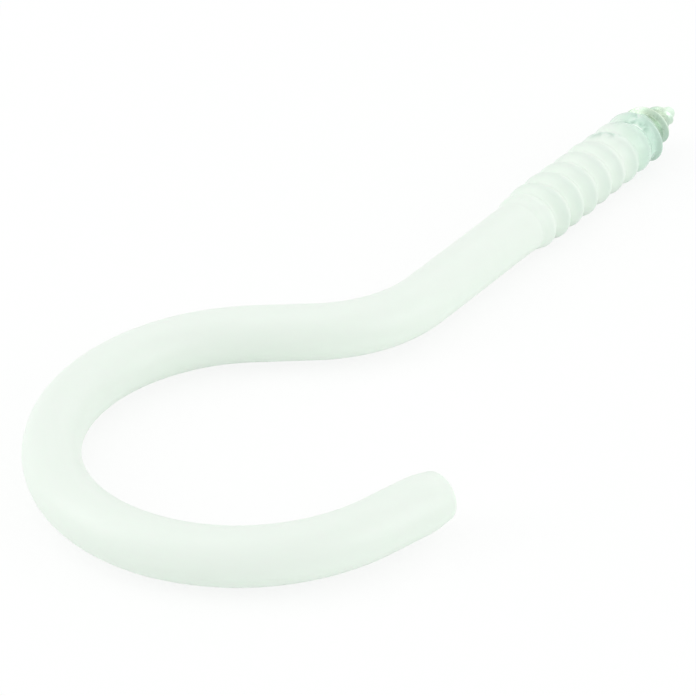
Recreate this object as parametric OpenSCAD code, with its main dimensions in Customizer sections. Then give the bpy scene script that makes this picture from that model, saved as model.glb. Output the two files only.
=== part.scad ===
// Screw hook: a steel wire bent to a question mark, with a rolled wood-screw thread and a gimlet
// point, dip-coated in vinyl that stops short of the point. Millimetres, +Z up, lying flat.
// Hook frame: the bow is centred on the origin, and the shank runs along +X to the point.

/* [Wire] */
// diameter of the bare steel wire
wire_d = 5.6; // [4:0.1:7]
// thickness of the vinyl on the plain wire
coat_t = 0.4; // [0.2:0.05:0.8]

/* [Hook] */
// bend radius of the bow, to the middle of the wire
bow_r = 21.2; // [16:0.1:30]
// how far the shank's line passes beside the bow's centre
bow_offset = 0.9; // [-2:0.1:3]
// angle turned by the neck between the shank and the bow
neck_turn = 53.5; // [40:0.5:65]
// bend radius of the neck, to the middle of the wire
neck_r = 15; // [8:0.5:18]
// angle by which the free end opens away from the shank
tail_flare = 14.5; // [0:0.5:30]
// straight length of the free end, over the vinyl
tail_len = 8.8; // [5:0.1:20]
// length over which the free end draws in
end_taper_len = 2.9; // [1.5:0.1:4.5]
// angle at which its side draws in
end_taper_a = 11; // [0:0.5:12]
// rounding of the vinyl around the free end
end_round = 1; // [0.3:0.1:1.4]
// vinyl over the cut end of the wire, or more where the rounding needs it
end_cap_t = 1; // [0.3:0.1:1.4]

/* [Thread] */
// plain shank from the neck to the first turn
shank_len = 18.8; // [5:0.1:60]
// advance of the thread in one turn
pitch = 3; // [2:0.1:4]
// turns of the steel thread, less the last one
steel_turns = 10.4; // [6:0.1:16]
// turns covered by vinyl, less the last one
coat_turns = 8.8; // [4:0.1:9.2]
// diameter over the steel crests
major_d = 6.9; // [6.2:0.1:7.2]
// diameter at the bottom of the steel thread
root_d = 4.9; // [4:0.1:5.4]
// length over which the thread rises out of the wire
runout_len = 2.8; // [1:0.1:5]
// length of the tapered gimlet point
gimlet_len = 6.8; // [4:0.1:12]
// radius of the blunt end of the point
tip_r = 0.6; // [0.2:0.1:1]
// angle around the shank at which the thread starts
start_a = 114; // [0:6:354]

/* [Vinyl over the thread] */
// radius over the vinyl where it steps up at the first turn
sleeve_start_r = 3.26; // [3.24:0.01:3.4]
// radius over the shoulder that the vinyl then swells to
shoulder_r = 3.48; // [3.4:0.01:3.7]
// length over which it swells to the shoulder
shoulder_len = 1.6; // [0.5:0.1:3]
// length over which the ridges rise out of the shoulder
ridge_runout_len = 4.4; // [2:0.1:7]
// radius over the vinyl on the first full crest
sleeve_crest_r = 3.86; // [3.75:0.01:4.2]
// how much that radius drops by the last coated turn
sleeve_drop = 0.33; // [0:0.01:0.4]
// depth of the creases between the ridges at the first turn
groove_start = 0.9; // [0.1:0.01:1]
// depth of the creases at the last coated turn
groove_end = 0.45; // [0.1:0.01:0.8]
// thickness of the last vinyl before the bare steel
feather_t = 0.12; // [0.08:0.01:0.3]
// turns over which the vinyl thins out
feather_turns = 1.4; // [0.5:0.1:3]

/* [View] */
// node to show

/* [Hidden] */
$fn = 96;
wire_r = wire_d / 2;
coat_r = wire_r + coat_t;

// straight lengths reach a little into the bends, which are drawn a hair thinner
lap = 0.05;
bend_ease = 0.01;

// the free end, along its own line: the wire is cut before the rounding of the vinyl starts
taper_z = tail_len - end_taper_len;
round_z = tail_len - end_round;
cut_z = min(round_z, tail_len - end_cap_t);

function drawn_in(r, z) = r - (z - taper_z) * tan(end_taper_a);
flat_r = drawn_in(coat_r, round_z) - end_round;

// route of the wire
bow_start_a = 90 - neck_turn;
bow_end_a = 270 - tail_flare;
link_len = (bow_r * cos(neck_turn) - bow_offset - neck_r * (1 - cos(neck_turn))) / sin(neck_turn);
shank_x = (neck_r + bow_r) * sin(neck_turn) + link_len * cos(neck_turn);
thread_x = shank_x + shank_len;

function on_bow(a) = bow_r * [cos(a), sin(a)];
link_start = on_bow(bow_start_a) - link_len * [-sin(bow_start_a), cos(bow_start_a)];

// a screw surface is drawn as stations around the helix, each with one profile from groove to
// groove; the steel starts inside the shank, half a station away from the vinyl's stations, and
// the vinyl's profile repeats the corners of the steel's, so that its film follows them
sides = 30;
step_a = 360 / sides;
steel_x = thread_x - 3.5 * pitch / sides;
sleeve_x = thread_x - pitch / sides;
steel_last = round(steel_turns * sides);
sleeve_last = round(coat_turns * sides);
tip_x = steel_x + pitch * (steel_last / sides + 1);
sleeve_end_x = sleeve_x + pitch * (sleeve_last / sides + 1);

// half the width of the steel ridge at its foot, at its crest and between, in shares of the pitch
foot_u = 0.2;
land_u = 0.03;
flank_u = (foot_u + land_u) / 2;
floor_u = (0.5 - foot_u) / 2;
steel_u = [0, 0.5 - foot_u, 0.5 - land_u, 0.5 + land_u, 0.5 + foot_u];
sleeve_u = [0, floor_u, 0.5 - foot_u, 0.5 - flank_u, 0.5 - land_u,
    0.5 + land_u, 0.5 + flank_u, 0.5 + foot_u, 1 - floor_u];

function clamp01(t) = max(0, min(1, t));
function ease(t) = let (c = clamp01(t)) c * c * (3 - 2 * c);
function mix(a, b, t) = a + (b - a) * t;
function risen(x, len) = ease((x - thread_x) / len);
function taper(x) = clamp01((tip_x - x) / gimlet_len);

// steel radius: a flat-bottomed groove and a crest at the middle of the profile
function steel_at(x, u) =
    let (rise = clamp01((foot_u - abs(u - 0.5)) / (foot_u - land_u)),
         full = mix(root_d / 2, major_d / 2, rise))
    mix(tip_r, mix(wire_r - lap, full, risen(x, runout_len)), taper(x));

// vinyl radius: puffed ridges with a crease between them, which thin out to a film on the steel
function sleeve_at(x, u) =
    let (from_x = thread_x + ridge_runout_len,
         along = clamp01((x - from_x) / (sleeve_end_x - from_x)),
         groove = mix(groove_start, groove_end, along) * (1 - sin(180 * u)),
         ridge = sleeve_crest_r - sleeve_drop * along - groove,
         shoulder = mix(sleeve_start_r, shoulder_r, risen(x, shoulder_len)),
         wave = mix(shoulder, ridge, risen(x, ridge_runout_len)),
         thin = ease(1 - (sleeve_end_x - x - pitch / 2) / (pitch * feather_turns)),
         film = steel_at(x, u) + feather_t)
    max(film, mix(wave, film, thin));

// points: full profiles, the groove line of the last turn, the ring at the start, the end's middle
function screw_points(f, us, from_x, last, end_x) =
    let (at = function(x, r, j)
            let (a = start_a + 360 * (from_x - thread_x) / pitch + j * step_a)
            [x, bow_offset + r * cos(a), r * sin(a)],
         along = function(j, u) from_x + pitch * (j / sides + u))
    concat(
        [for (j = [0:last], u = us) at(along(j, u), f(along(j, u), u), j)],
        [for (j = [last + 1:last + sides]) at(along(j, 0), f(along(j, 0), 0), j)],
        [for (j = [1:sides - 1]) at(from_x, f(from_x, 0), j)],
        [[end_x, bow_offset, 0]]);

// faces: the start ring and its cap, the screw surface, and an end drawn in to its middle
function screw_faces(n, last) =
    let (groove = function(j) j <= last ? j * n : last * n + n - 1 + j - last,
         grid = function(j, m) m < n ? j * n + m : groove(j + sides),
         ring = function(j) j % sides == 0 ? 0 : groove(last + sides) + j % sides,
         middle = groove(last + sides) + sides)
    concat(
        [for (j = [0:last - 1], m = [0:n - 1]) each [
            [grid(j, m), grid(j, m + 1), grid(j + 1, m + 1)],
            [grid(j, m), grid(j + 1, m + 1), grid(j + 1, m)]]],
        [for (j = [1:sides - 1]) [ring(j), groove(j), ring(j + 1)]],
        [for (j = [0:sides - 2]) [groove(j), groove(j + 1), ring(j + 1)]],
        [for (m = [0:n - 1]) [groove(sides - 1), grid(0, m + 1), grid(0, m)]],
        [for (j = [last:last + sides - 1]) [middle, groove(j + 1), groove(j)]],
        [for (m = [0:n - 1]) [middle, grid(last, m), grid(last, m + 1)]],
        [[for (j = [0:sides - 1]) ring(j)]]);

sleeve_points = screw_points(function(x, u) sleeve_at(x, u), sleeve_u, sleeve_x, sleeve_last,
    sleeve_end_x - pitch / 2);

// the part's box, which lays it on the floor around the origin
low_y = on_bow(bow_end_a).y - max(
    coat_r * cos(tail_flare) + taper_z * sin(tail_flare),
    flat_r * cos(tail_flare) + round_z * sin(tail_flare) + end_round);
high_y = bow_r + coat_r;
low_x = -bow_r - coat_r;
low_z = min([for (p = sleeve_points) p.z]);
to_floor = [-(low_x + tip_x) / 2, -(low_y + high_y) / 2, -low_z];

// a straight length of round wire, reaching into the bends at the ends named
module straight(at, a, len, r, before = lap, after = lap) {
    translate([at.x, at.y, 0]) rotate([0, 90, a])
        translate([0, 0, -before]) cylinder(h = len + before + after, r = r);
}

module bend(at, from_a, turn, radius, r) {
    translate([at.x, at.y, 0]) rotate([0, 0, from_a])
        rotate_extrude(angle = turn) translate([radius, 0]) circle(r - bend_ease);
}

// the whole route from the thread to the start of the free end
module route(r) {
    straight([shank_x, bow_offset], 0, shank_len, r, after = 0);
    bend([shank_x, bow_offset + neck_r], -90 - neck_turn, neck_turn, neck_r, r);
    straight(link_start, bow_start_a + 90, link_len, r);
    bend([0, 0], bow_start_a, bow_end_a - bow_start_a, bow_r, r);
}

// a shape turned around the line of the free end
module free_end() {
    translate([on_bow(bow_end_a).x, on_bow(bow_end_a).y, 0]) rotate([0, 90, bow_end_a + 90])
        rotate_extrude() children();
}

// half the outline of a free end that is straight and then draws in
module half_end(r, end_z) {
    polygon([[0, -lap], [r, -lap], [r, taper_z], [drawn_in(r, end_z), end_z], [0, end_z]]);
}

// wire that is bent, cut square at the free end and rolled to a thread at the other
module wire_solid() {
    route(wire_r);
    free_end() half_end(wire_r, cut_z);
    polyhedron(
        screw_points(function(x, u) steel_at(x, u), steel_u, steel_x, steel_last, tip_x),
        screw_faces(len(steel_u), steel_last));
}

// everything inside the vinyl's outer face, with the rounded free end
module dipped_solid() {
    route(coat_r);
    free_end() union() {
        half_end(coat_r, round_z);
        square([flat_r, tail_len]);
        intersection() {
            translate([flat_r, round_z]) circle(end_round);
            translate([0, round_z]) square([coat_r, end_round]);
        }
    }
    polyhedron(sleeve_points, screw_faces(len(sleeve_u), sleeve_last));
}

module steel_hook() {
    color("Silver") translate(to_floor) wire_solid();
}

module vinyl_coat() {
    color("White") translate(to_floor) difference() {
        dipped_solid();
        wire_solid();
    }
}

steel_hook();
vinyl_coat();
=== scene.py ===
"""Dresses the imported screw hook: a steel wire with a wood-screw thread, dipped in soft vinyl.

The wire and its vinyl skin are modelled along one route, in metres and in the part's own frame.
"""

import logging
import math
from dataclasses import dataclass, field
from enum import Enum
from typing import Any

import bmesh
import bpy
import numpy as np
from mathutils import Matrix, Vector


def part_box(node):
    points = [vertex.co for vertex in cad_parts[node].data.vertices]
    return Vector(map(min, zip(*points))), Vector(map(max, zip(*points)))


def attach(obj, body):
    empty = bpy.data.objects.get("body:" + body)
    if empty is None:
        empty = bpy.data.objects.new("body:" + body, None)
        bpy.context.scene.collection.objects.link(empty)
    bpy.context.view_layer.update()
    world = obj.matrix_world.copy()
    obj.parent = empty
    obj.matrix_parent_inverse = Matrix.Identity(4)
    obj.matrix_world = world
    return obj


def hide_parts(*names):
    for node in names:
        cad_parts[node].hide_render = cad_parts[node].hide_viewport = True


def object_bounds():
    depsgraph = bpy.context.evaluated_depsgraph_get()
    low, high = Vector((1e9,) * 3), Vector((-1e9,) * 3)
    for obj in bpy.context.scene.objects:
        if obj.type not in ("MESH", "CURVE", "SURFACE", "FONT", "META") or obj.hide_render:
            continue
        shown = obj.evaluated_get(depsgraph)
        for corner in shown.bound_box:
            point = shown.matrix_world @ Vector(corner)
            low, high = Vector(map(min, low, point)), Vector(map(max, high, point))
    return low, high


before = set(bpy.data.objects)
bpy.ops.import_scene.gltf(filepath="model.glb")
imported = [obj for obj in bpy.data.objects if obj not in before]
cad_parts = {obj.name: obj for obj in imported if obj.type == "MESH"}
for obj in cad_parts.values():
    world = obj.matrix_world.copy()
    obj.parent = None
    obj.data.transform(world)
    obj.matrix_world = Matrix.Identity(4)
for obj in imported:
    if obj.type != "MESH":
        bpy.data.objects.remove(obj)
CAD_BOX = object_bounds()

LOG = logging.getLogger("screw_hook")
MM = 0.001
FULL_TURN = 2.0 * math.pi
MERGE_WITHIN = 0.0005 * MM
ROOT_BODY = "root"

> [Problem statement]
Give back exactly the stretch that opens on the line with "shown = obj.evaluated_get(depsgraph)" and closes on the line with "obj.data.transform(world)".

> [Answer to the problem]
        shown = obj.evaluated_get(depsgraph)
        for corner in shown.bound_box:
            point = shown.matrix_world @ Vector(corner)
            low, high = Vector(map(min, low, point)), Vector(map(max, high, point))
    return low, high


before = set(bpy.data.objects)
bpy.ops.import_scene.gltf(filepath="model.glb")
imported = [obj for obj in bpy.data.objects if obj not in before]
cad_parts = {obj.name: obj for obj in imported if obj.type == "MESH"}
for obj in cad_parts.values():
    world = obj.matrix_world.copy()
    obj.parent = None
    obj.data.transform(world)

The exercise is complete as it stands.